- [Records shown]
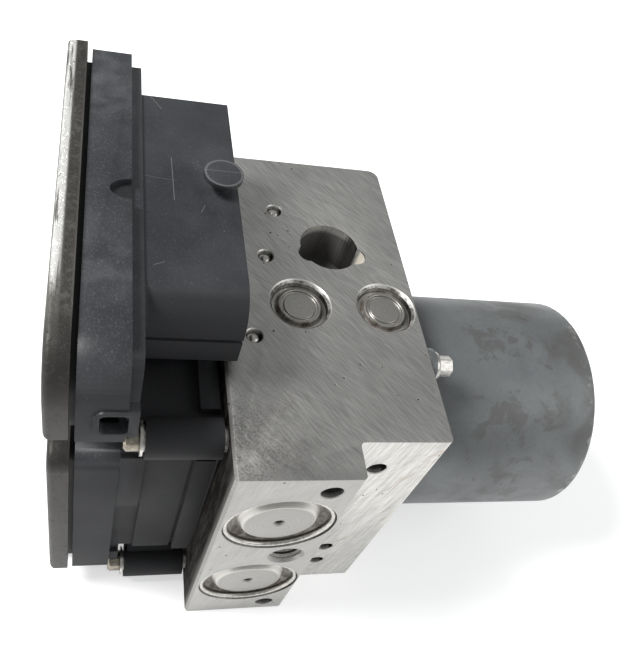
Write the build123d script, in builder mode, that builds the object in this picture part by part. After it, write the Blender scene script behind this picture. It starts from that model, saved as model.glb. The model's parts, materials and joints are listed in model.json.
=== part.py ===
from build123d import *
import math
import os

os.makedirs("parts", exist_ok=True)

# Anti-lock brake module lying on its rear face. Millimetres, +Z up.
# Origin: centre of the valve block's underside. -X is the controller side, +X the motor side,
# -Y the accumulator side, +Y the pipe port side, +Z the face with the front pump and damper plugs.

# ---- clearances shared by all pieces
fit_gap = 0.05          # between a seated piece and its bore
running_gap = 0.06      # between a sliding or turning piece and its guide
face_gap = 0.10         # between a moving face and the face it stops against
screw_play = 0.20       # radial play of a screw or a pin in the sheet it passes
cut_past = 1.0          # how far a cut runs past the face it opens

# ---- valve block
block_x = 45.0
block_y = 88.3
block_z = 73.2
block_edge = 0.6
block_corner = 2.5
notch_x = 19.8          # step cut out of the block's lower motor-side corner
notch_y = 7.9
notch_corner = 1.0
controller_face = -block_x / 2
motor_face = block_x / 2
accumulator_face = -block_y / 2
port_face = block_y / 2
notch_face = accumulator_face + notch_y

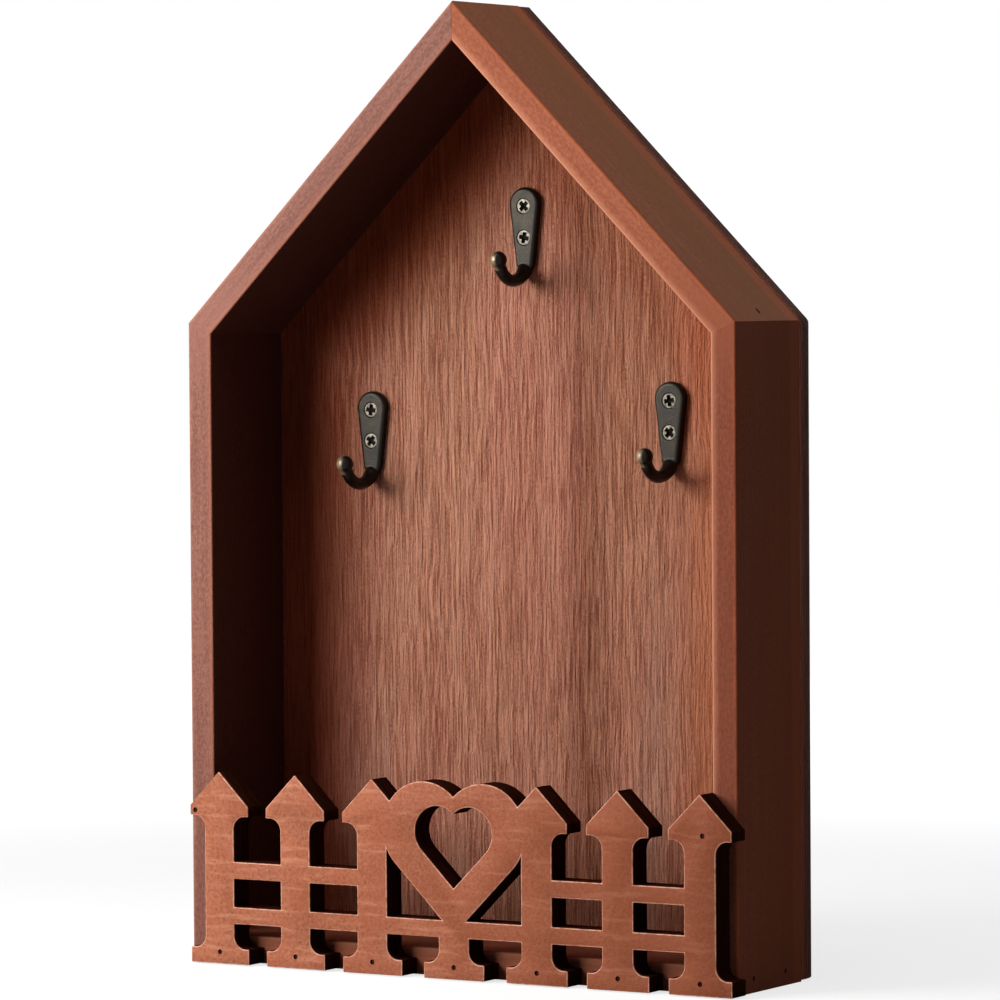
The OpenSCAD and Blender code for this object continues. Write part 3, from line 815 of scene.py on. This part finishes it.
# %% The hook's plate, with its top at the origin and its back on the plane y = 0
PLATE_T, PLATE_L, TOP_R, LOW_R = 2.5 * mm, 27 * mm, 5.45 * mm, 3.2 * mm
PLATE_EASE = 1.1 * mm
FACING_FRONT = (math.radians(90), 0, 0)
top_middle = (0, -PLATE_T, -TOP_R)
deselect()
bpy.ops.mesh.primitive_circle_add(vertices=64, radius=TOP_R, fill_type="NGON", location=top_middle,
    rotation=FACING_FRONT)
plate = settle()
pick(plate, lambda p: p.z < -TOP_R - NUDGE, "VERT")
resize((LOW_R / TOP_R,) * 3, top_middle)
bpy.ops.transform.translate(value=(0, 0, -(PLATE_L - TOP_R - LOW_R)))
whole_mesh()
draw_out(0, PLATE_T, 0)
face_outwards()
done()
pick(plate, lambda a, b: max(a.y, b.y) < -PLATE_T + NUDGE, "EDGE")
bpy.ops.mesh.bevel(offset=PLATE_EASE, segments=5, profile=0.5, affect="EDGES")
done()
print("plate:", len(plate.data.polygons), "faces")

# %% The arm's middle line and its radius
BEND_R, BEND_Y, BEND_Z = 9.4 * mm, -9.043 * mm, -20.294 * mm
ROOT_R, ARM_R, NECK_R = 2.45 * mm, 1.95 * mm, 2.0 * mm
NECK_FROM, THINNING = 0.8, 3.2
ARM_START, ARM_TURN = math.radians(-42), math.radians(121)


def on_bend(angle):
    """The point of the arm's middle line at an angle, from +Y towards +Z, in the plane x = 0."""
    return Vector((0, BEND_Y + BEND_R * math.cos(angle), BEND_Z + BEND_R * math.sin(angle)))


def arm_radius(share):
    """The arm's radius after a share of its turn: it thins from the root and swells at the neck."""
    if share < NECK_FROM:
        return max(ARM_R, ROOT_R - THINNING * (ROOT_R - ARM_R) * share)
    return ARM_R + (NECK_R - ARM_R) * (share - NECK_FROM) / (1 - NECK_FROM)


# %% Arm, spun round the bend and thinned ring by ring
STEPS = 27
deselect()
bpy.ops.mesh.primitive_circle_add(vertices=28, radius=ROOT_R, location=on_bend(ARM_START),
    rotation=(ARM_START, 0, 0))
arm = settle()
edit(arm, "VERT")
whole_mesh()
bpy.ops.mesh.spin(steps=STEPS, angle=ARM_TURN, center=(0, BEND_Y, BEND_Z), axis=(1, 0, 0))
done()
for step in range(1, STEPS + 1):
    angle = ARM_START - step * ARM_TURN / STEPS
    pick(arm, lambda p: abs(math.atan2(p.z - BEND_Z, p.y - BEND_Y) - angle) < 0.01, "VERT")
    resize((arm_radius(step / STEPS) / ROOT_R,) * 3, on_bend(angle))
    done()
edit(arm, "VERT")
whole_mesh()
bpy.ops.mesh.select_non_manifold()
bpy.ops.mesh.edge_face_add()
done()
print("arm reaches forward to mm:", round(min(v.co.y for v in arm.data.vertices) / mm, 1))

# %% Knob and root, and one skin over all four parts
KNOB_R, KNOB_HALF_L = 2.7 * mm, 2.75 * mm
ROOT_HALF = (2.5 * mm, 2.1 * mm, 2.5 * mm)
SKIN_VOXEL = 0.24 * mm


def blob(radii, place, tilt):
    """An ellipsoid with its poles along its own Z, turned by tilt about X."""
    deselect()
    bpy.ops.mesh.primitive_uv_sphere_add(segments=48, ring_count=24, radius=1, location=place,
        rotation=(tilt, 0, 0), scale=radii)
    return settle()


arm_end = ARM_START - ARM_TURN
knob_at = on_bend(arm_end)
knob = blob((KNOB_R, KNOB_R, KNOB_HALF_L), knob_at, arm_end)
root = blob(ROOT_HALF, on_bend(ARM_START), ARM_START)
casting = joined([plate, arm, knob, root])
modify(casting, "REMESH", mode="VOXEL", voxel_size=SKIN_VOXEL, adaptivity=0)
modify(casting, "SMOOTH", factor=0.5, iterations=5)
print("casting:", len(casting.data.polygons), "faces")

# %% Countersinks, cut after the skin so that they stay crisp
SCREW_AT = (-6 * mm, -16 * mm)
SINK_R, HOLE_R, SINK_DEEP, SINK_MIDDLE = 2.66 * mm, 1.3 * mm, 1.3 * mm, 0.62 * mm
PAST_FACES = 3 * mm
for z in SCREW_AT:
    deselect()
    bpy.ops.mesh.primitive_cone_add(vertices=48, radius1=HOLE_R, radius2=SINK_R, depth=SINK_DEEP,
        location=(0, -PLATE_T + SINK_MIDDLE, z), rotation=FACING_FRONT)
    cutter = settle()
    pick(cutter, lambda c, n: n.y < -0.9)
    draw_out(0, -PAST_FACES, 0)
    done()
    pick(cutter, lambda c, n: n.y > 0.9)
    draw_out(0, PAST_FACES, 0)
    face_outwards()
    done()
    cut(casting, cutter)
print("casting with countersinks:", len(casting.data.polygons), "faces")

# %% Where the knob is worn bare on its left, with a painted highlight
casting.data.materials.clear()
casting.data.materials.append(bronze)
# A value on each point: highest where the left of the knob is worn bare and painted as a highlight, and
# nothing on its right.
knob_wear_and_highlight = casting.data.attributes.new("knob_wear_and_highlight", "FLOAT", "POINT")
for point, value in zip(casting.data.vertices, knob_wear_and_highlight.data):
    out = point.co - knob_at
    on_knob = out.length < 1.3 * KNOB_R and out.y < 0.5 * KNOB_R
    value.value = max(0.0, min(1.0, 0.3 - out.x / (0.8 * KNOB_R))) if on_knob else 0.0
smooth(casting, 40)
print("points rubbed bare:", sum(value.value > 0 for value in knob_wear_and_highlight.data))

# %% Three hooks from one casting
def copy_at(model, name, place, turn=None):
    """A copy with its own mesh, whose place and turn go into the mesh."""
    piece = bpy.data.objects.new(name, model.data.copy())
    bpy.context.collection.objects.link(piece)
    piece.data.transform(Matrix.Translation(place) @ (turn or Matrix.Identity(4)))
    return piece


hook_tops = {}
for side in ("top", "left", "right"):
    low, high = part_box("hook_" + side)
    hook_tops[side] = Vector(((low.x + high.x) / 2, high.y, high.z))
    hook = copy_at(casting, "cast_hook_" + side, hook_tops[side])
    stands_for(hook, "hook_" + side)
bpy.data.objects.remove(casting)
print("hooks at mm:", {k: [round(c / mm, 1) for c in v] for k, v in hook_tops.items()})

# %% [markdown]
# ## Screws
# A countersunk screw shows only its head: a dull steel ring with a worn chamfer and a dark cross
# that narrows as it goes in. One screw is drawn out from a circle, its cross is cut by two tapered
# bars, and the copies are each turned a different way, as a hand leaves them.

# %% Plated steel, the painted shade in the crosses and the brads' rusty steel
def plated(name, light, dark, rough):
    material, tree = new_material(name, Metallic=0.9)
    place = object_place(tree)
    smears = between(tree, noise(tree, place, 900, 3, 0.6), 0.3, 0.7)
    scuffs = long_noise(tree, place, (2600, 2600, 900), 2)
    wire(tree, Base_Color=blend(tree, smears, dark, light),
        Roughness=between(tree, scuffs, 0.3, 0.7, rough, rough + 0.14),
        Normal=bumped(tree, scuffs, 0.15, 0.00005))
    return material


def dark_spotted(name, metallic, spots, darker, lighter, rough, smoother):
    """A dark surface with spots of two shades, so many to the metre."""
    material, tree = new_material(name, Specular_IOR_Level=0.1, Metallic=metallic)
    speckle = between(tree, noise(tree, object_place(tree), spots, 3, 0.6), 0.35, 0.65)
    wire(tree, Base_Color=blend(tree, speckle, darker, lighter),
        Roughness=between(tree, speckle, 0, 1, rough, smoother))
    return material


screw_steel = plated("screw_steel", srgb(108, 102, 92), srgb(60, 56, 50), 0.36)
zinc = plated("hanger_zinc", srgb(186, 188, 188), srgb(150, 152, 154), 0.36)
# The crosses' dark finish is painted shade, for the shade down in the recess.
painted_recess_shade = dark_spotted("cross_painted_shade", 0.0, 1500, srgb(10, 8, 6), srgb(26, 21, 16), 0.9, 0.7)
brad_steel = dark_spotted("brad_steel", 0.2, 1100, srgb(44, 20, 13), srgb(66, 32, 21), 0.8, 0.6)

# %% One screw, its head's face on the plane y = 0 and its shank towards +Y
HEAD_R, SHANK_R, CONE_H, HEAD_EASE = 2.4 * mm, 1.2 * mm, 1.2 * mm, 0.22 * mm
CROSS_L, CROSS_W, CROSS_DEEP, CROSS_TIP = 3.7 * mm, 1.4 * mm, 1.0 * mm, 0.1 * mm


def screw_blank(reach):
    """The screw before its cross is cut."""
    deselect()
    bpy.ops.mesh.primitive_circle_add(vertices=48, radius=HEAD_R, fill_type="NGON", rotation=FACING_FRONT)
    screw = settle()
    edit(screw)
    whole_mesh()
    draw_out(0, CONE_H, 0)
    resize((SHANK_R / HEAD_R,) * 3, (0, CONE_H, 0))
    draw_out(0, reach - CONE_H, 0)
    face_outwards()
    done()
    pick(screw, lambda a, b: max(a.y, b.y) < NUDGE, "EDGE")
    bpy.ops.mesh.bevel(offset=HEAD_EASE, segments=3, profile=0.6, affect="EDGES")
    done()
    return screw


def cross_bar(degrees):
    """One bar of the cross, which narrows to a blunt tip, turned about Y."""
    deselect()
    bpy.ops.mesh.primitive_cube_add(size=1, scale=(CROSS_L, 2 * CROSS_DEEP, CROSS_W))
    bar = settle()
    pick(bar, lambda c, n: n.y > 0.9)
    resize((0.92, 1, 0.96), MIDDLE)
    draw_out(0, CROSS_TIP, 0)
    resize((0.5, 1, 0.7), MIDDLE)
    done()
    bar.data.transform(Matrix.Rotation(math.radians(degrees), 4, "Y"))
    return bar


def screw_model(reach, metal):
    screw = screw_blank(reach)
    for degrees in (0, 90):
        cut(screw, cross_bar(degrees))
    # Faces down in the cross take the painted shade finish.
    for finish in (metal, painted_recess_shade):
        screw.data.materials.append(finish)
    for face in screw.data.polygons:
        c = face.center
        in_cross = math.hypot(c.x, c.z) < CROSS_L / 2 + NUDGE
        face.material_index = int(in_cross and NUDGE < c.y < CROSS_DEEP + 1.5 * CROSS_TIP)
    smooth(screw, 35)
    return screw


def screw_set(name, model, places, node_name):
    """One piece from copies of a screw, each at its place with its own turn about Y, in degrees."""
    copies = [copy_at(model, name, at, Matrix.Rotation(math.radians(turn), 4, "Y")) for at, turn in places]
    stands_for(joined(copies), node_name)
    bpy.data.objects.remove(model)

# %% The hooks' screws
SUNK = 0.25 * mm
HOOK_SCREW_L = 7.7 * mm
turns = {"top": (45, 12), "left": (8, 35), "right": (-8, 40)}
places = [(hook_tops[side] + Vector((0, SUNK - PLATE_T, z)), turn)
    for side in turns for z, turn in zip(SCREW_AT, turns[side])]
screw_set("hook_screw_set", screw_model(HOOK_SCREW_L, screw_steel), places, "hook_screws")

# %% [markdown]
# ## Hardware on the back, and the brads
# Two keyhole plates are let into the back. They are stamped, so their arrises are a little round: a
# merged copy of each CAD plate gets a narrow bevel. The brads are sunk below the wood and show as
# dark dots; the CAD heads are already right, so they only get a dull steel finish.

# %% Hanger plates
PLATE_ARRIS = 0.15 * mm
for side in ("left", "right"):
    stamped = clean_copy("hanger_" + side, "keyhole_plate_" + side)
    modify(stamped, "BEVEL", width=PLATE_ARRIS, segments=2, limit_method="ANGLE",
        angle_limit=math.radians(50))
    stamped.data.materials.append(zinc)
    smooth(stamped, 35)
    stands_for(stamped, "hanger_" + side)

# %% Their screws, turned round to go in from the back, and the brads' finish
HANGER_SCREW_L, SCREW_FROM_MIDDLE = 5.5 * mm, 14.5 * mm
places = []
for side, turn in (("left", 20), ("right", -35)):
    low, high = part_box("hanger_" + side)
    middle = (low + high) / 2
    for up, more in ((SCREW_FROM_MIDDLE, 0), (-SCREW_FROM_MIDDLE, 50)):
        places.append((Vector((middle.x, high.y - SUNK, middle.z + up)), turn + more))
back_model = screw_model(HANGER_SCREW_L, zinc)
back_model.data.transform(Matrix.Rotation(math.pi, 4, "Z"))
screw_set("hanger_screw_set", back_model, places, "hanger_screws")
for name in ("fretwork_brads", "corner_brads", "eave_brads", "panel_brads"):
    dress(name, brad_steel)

- [Aim of the exercise]
From the first line of the data above to the line holding "notch_face = accumulator_face + notch_y", reproduce each line exactly; emit no other lines.

- [Right answer]
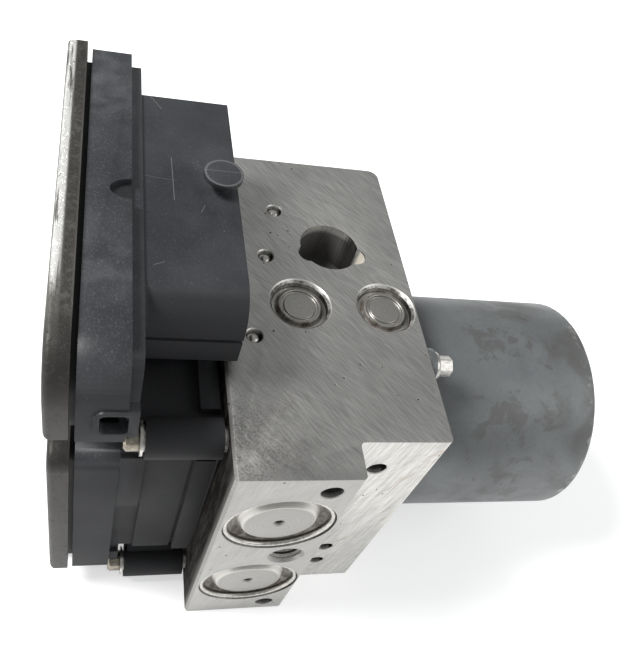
Write the build123d script, in builder mode, that builds the object in this picture part by part. After it, write the Blender scene script behind this picture. It starts from that model, saved as model.glb. The model's parts, materials and joints are listed in model.json.
=== part.py ===
from build123d import *
import math
import os

os.makedirs("parts", exist_ok=True)

# Anti-lock brake module lying on its rear face. Millimetres, +Z up.
# Origin: centre of the valve block's underside. -X is the controller side, +X the motor side,
# -Y the accumulator side, +Y the pipe port side, +Z the face with the front pump and damper plugs.

# ---- clearances shared by all pieces
fit_gap = 0.05          # between a seated piece and its bore
running_gap = 0.06      # between a sliding or turning piece and its guide
face_gap = 0.10         # between a moving face and the face it stops against
screw_play = 0.20       # radial play of a screw or a pin in the sheet it passes
cut_past = 1.0          # how far a cut runs past the face it opens

# ---- valve block
block_x = 45.0
block_y = 88.3
block_z = 73.2
block_edge = 0.6
block_corner = 2.5
notch_x = 19.8          # step cut out of the block's lower motor-side corner
notch_y = 7.9
notch_corner = 1.0
controller_face = -block_x / 2
motor_face = block_x / 2
accumulator_face = -block_y / 2
port_face = block_y / 2
notch_face = accumulator_face + notch_y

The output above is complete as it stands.